Predicted overall AGB in m³/ha for a sample plantation block in the Diana district via allometric model. Turquoise outlines represent the extent of forest plantations. (Base map: WorldView-3 image (05/2021).
PlanetScope time series from 2021 to 2024 revealed overall biomass increases of 10–30 m³/ha across most plantations. A smaller group of plantations experienced biomass loss (–10 to –40 m³/ha), potentially due to disturbances, harvesting or limited canopy closure. These trends were consistent with forest expansion patterns visible in the data.
Distribution of plantation-level differences in predicted aboveground biomass (AGB, m³/ha) between 2021 and 2024. Positive values (green) represent biomass gain, while negative values (red) indicate biomass loss.
To add a structural dimension, a canopy height model was generated by combining GEDI LiDAR measurements with NICFI mosaics and information on elevation and slope. Predicted heights ranged from 4 to 19 metres, indicating young to mid-growth stages and helping users identify internal variability within plantations.
(a) RGB imagery of the example plantation with total height reference (7 m); (b) EO-based prediction of canopy height (0–7 m) for the same plantation in 2021, where darker green tones indicate taller vegetation. (Base map: WorldView-3 image (May 2021).
By integrating EO data from different spatial resolutions and time periods, the workflow enables plantation-level biomass estimates to be derived consistently across the study area. Although additional field data would enhance calibration, the service already supports operational forest management.
Overall, the service provides a robust multi resolution framework for biomass monitoring that strengthens decision making on reforestation progress and long term plantation dynamics. It is suitable for operational forest management and climate finance planning, offering a scalable foundation for continued monitoring.
Stakeholder engagement
The project was co-designed and validated through close collaboration with KfW, representatives from the partner ministry and implementation consultants. Regular consultations ensured that the EO services addressed real operational needs and could be integrated into existing workflows.
KfW representatives emphasised how EO analysis provides important early indications of project effectiveness and offers new opportunities to improve future monitoring cycles. They highlighted the potential of EO to detect risks earlier, strengthen programme planning and support evidence based decision making.
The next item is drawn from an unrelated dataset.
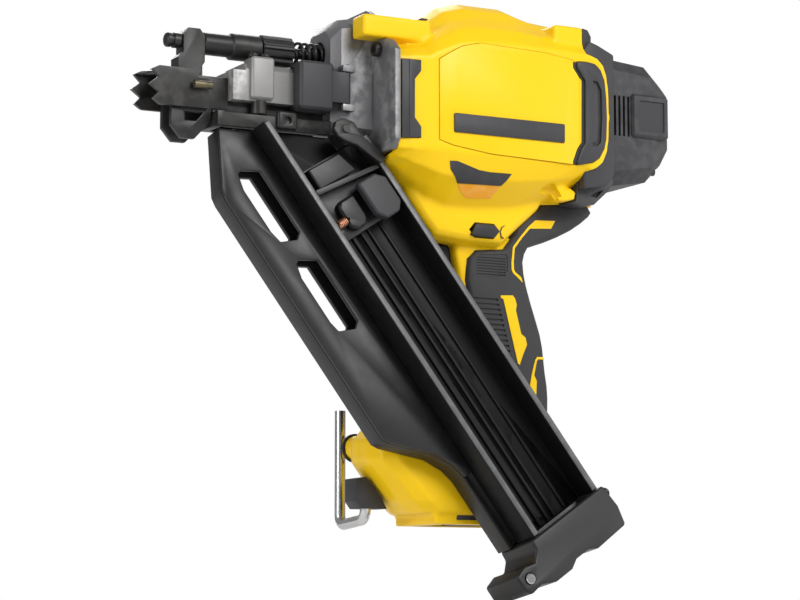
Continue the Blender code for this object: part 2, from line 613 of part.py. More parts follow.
def magazine_parts():
    outline = magazine_outline(MAG_REAR)
    body = piece("magazine_body", strip(outline, MAG_FAR, 5.0), "black_plastic")
    inner = [level(-88.0, MAG_TOP - 4.0), level(-88.0, 60.5), (9.0, MAG_FRONT + 3.0),
        (163, MAG_FRONT + 3.0),
             (186, -84.5), (200, -78), (208, -76), (MAG_END + 4.0, -76.0), (MAG_END + 4.0, MAG_REAR - 3.0),
             (level(0.0, MAG_TOP)[0] - 6.0, MAG_REAR - 3.0)]
    cut(body, strip(inner, -5.0, 6.0))
    for window in WINDOWS:
        cut(body, strip(window, -12.0, 12.0))

    plate = piece("magazine_side_plate", strip(magazine_outline(MAG_STEP - FIT), SIDE_LOW, SIDE_HIGH),
        "black_plastic")
    for window in WINDOWS:
        cut(plate, strip(window, -12.0, 12.0))

    rear_m = (MAG_TOP + MAG_REAR * math.sin(STRIP_ANGLE)) / math.cos(STRIP_ANGLE)
    step_m = (MAG_TOP + MAG_STEP * math.sin(STRIP_ANGLE)) / math.cos(STRIP_ANGLE)
    rail = piece("magazine_rail", strip([(step_m, MAG_STEP), (MAG_END, MAG_STEP), (MAG_END, MAG_REAR),
                                         (rear_m, MAG_REAR)], SIDE_LOW, MAG_NEAR), "black_plastic")
    cut(rail, strip_box(-40.0, MAG_END + 5.0, MAG_STEP + 4.0, MAG_REAR - 4.0, 8.6, 30.0))
    for n0, n1, high in ((-57.5, -55.0, 10.6), (-51.0, -49.0, 10.6), (-46.0, -44.0, 10.6),
        (-37.0, -35.0, 10.2)):
        add(rail, strip_box(40.0, MAG_END - 0.8, n0, n1, 7.5, high))
    cut(rail, strip_box(6.0, MAG_END - 6.0, -64.2, -60.0, 4.0, 12.0))

    cap_outline = [(MAG_END + FIT, -77), (MAG_END + FIT, -17), (271, -15.5), (282, -18), (283, -42),
        (280, -48),
                   (280, -58), (283, -64), (283, -77), (279, -86), (280, -95), (276, -98), (267,
                       -98), (265, -90),
                   (267, -83), (262, -77.5)]
    cap = piece("magazine_end_cap", soften(strip(cap_outline, -9.5, 26.0), 1.0), "black_plastic")
    cut(cap, strip_box(250.0, 274.0, -70.0, -28.0, 10.0, 22.0))
    cut(cap, strip_box(250.0, 290.0, -72.0, -26.0, -4.8, 5.0))
    cut(cap, turned(strip_point(272.5, -91.0, 30.0), -OUT, [(0, 3.5), (20.0, 3.5)], 16))
    piece("end_cap_screw", turned(strip_point(272.5, -91.0, 27.0), -OUT,
        [(0, 2.6), (0.5, 3.1), (12.0, 3.1)], 16),
          "hook_steel")

    arm = [(2, -35), (5, -38.5), (10, -39), (15, -36), (20, -31.5), (35, -25), (35, -20.5), (31, -20),
        (17, -25),
           (8, -25), (3, -29)]
    lever = piece("lockout_lever", soften(strip(arm, MAG_NEAR + FIT, MAG_NEAR + 3.6), 0.5), "black_steel",
                  strip_point(9.0, -32.0, MAG_NEAR))
    cut(lever, rod(strip_point(9.0, -32.0, 20.0), strip_point(9.0, -32.0, 32.0), 2.25, 20))
    pin = piece("lockout_pin", rod(strip_point(9.0, -32.0, 14.2),
        strip_point(9.0, -32.0, MAG_NEAR + 4.2), 2.2, 20),
                "black_steel")
    add(pin, strip([(6.2, -36), (16, -36), (16, -24.4), (13.8, -24.4)], 13.0, 16.0))


def pusher_parts():
    base = piece("pusher", strip([(16, -68.6), (62, -68.6), (62, -24.4), (17, -24.4)], 11.4, 14.2),
        "black_plastic")
    add(base,
        soften(strip([(17, -65), (30, -65), (31, -38), (18, -42)], 13.0, 23.0), 0.8),
        strip([(29, -68.4), (31.5, -48), (34.5, -25), (37.0, -25), (34.2, -48), (32, -68.4)], 13.0, 23.4),
        soften(strip([(41, -57), (44, -60), (56, -60), (60, -56), (60, -50), (56, -46.5), (41, -46.5)],
            13.0, 20.0), 1.5),
        strip_box(17.0, 40.0, -63.0, -61.2, -3.9, 13.0),
        strip_box(17.0, 20.0, -75.0, -61.2, -3.9, 3.9))
    cut(base, rod(strip_point(52.0, -67.0, 16.8), strip_point(52.0, -57.6, 16.8), 3.3, 18))
    grip = [(38, -43), (58, -43), (63.5, -38.5), (63.5, -29), (59, -24.6), (43, -24.6), (38, -30)]
    piece("pusher_latch", soften(strip(grip, 18.6, 24.4), 1.0), "black_plastic",
                  strip_point(40.0, -34.0, 20.5))
    piece("pusher_spring", coil(strip_point(52.0, -65.6, 16.8), ACROSS, 7.0, 2.3, 0.55, 5, 10, 5), "copper")


# ---- inside -----------------------------------------------------------------------
def drive_parts():
    blade = piece("driver_blade", box(-8.0, 140.0, -1.6, 1.6, -3.6, 3.6), "bright_metal")
    add(blade, soften(box(122.0, 139.0, -18.5, 18.5, -4.0, 5.5), 0.8))
    for sgn in (-1.0, 1.0):
        tag = "left" if sgn < 0 else "right"
        y = sgn * 13.0
        cut(blade, rod((120.0, y, 0), (142.0, y, 0), 2.6, 16))
        piece("return_rail_" + tag, rod((4.2, y, 0), (146.0, y, 0), 2.5, 16), "bright_metal")
        bumper = piece("stop_bumper_" + tag, rod((4.2, y, 0), (9.6, y, 0), 6.0, 18), "dark_rubber")
        cut(bumper, rod((2.0, y, 0), (12.0, y, 0), 2.8, 16))
        piece("return_spring_" + tag, coil((10.0, y, 0), (1, 0, 0), 111.6, 4.2, 0.7, 16, 9, 5),
            "spring_steel",
              (10.0, y, 0.0))
    wheel = piece("flywheel", turned((66.0, -8.0, -27.0), (0, 1, 0),
                                     [(0, 21.0), (1.5, 22.6), (14.5, 22.6),
                                         (16.0, 21.0)], 32), "spring_steel",
                  (66.0, 0.0, -27.0))
    add(wheel, rod((66.0, -12.0, -27.0), (66.0, 33.0, -27.0), 4.0, 16))
    stator = piece("motor_stator", rod((66.0, 10.0, -27.0), (66.0, 29.0, -27.0), 18.0, 28), "winding")
    cut(stator, rod((66.0, 8.0, -27.0), (66.0, 32.0, -27.0), 5.0, 20))
    solenoid = piece("solenoid_coil", rod((66.0, 0, 22.0), (66.0, 0, 50.0), 12.0, 24), "winding")
    cut(solenoid, rod((66.0, 0, 20.0), (66.0, 0, 52.0), 4.3, 16))
    plunger = piece("pinch_roller", rod((66.0, 0, 16.0), (66.0, 0, 46.0), 4.2, 16), "bright_metal",
                    (66.0, 0.0, 30.0))
    add(plunger, rod((66.0, -7.5, 12.0), (66.0, 7.5, 12.0), 6.2, 20))


def build():
    global ROOT
    clear_scene()
    ROOT = bpy.data.objects.new("root", None)
    bpy.context.collection.objects.link(ROOT)
    ROOT.location = (ROOT_X * MM, ROOT_Y * MM, ROOT_Z * MM)
    housing("left_housing", False)
    housing("right_housing", True)
    side_trim("left", -1.0)
    side_trim("right", 1.0)
    badges()
    grips()
    controls()
    foot_parts()
    rear_parts()
    nose_parts()
    latch_parts()
    trip_parts()
    magazine_parts()
    pusher_parts()
    drive_parts()


build()
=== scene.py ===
import math

import bmesh
import bpy
from mathutils import Matrix, Vector


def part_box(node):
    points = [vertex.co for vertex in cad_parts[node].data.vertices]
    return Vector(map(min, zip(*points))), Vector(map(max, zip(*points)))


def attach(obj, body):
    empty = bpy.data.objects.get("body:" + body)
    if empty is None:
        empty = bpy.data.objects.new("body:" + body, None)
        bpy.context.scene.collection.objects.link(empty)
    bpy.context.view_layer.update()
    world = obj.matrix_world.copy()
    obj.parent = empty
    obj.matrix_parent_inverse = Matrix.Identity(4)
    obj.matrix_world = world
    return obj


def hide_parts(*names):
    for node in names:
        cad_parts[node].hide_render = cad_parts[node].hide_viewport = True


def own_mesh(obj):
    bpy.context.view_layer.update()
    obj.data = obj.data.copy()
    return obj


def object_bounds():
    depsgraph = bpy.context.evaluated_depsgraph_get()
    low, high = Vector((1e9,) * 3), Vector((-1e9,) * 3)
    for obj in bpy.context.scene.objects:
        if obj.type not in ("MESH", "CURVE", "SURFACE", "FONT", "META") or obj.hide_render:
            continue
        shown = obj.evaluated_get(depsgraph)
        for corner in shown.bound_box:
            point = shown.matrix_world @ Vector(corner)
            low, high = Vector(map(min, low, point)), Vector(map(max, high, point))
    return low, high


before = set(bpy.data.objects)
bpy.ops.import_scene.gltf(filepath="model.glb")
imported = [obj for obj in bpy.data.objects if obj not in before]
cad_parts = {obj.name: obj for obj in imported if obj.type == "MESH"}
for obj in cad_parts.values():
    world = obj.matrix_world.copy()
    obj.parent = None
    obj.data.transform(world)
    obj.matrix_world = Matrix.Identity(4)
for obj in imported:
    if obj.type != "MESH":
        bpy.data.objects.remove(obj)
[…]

As Juliana Trappmann, Portfolio Manager at KfW, noted:
“The results of the GDA analysis provide the project with important initial indications of the project’s effectiveness. This helps us to better design future phases of the project. The analysis also showed us ways to improve our project monitoring with EO data analysis which we plan to further include in our monitoring systems. Although the results need to be compared with ground truth data, they provide a good basis for really being able to measure outcomes and impact at scale. We are, therefore, very grateful for the fruitful collaboration with the consortium implementing the study and ESA for providing the facility to do this.”
As Franziska Kaguembèga-Müller, TSV at KfW noted:
“The collaboration has shown how satellite-based monitoring can transform our understanding of landscape dynamics in Madagascar. By combining high-resolution Earth Observation data with local expertise, we now have robust and scalable insights into fire dynamics, reforestation progress and biomass development across PLAE regions. This enables us to detect risks earlier, track the effectiveness of interventions and make more informed decisions for future project phases. It marks an important step toward more effective, evidence-based natural resource management.”
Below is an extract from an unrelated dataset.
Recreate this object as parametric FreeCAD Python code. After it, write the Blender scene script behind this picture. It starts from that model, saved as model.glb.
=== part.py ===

First insights into PLAE effectiveness
The EO services delivered initial insights that can inform strategic planning. Fire detection maps identified high risk regions such as Betsiboka, Boeny and Sofia and provided indications of the effectiveness of fire prevention measures. Reforestation monitoring revealed strong vegetation recovery in some areas and limited growth in others, allowing institutions to examine underlying causes. Biomass estimates indicated a general increase in forest carbon stocks, supporting the exploration of carbon certification mechanisms.
Path forward: embedding EO in the PLAE Programme
This collaboration shows how EO can be systematically embedded into International Financial Institution operations, aligning with the mission of GDA to mainstream satellite data in sustainable development. EO based monitoring integrated into PLAE strengthens long-term tracking of reforestation outcomes, fire risks and carbon sequestration.
ESA and its service providers are exploring opportunities to scale the services further, including near real-time updates, online data access platforms and capacity building for local partners. Integrating additional data sources and data science techniques could also help refine assessments and explain the drivers of plantation performance.
The project’s outcomes were presented by CLS and WfS during the EEA and ESA conference “EO for Monitoring, Reporting and Verification of Carbon Removals” in October 2025.